On Sunday evening, U.S. President Donald Trump told reporters on board Air Force One, “They are not leaders [in Iran]. They rule through violence. We are looking at this very seriously. The military is looking at it, and we have very strong options on the table.”

He added, “I’m getting hourly briefings and we will make a determination. I’m not going to say when, where or how we would act.”

Meanwhile, according to a BBC report, Iranian Parliament Speaker Mohammad Bagher Ghalibaf warned that an American attack would result in Iran striking Israeli and American military and shipping targets in the Middle East.

Oded Ailam
Oded Ailam, former head of the Mossad’s Counterterrorism Division and a JCFA researcher, speaks at the JCFA conference in Tel Aviv, Nov. 5, 2025. Photo by David Isaac.

Oded Ailam, a former head of the Counterterrorism Division in the Mossad and currently a researcher at the Jerusalem Center for Security and Foreign Affairs (JCSFA), wrote in Israel Hayom on Sunday that the regime’s leadership is facing unprecedented pressure, facing “existential bankruptcy.”

This is fueled by some 60% inflation, a chronic lack of energy in the oil-rich country, and a loss of tools by the regime to deal with the crisis. Meanwhile, he stated, Iran’s economy is being choked by the UN Snapback sanctions, while “even allies China and Russia are standing on the side.”

“In the world of intelligence, a prominent presence is often damaging. Israel must internalize that it is still perceived as an enemy among many layers in public. A public act would enable the regime to color the protest in the colors of a ‘Zionist conspiracy’ and unify the ranks again. Instead, Israel should operate in the shadows,” said Ailam.
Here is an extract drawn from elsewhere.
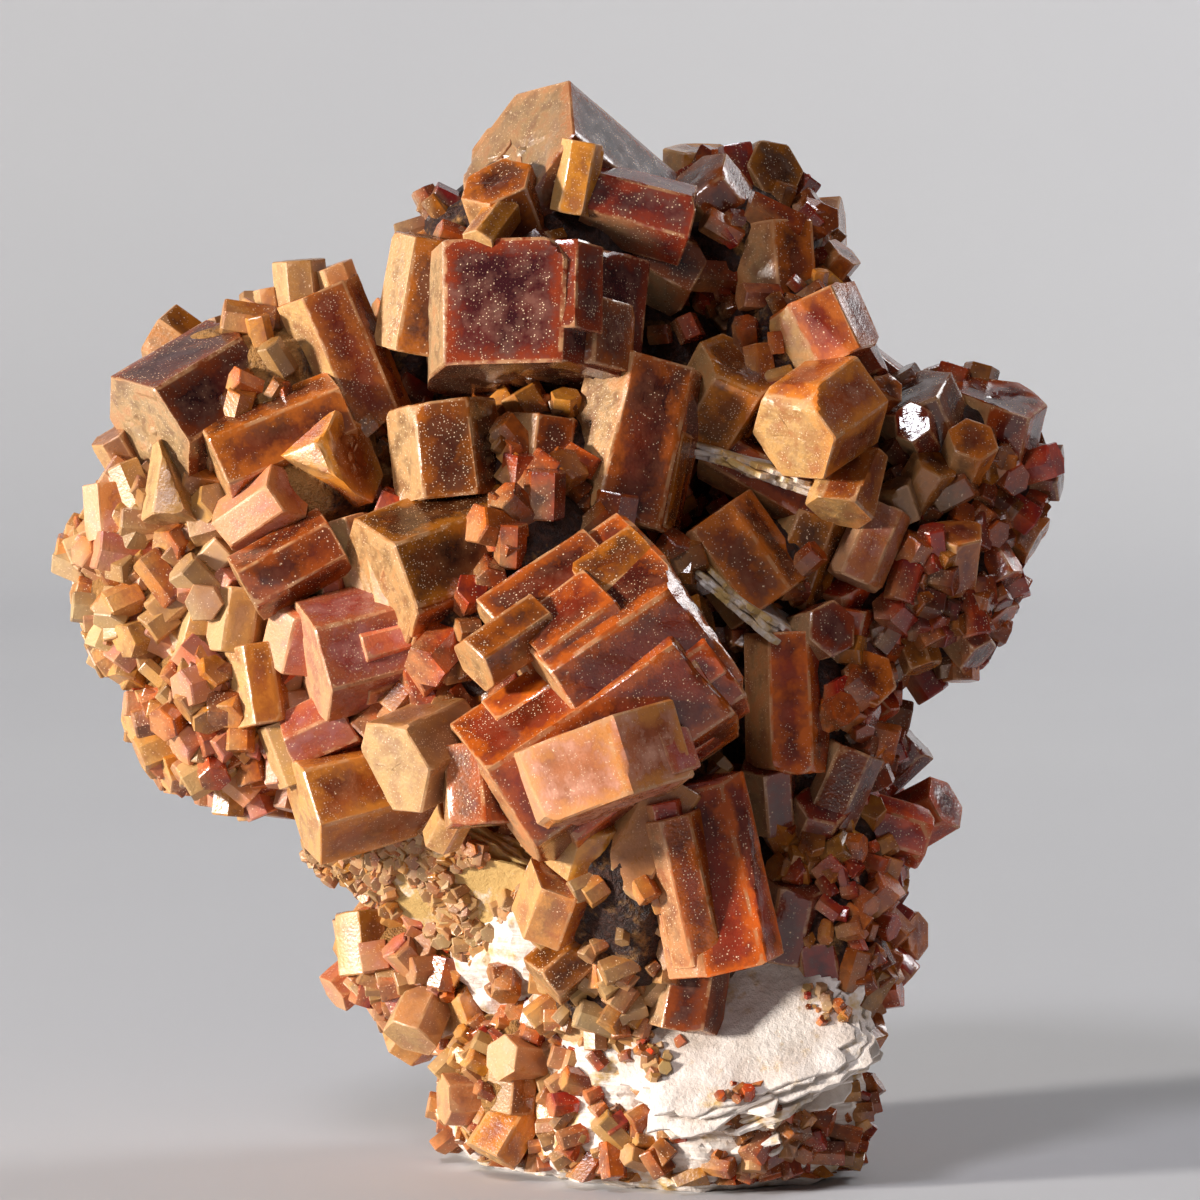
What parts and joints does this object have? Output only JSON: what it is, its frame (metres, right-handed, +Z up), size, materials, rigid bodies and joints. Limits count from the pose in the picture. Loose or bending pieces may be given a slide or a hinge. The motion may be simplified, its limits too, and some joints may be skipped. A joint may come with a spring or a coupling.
{
  "type": "vanadinite mineral specimen on matrix",
  "caption": "Upright cluster of red-brown and tan six-sided crystals on white baryte matrix, standing on a flat cut foot.",
  "frame": {"origin": "middle of the flat foot that the matrix stands on", "axes": "+Z up, +X to the right as seen from the front, -Y towards the viewer"},
  "size_m": [0.0395, 0.03, 0.0435],
  "materials": {
    "baryte": "rough white to cream baryte, in thin layers",
    "vanadinite_red": "glossy deep red to red-brown crystal with fine pale specks",
    "vanadinite_plum": "glossy dark plum crystal, frosted cream on some faces",
    "vanadinite_tan": "tan, pink and orange crystal, satin",
    "vanadinite_orange": "orange to brown crystal, satin to glossy",
    "vanadinite_brown": "brown crystal, satin"
  },
  "bodies": {
    "root": {"matrix": "baryte", "centre_crystals": "vanadinite_red", "crown_crystals": "vanadinite_plum", "left_crystals": "vanadinite_tan", "arm_crystals": "vanadinite_plum", "ridge_crystals": "vanadinite_orange", "right_crystals": "vanadinite_red", "foot_crystals": "vanadinite_orange", "back_crystals": "vanadinite_brown"}
  },
  "joints": []
}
This includes cyber cognitive campaigns, encouraging defections (including promises of immunity for the day after the regime falls), secretly arming separatists in Iran like the Kurds in the west and the Baluchi separatists in the northeast, and using satellites and cybers to provide protesters with continuous internet services, despite attempts by the regime to disconnect the internet.

“Israel must be the ‘wind’ feeding the flames, not the oxygen that allows the regime to define the protest as a foreign invasion,” said Ailam.

The collapse of Iran’s regional proxies—the Assad regime, Hezbollah, Hamas and Venezuela—plus the blows it absorbed from Israel and the U.S. in June 2025 have fractured the regime’s domestic image, Ailam argued.

Still, he cautioned, while the protests spread to 31 districts, the silence of the majority of Iranians is still deafening, and the lack of mass defections by officers or key members of the religious institutions, or the lack of a shutdown of key sectors like petrochemicals, bus drivers or others is missing. “The key to stability remains in the hands of those holding weapons and money,” said Ailam.

The Islamic Republican Guard Corps elite military organization doubles up as a conglomerate controlling 35 to 40$ of the Iranian economy, while running an arms industry worth tens of billions of dollars, as well as infrastructure, construction, oil and media.

The military official’s explicit mention that the IDF is “continuously improving its capabilities” likely refers to the ongoing evolution of Israel’s multi-layered air defense array. This includes the Arrow-3 system, designed to intercept ballistic missiles outside the atmosphere, and the David’s Sling system, which handles medium-to-long-range threats.

However, the more pointed message in the official’s statement was the threat of offensive action: “We will be equipped to respond with power if need be.”

This could signal that the IDF has potentially updated its bank of targets within Iran. Unlike previous years, in which the focus was primarily on the Iranian nuclear program, the current readiness likely includes contingency plans for striking additional targets, should Tehran attempt to export its chaos to Israel.

For now, Israel remains in a defensive crouch, watching the streets of Tehran burn.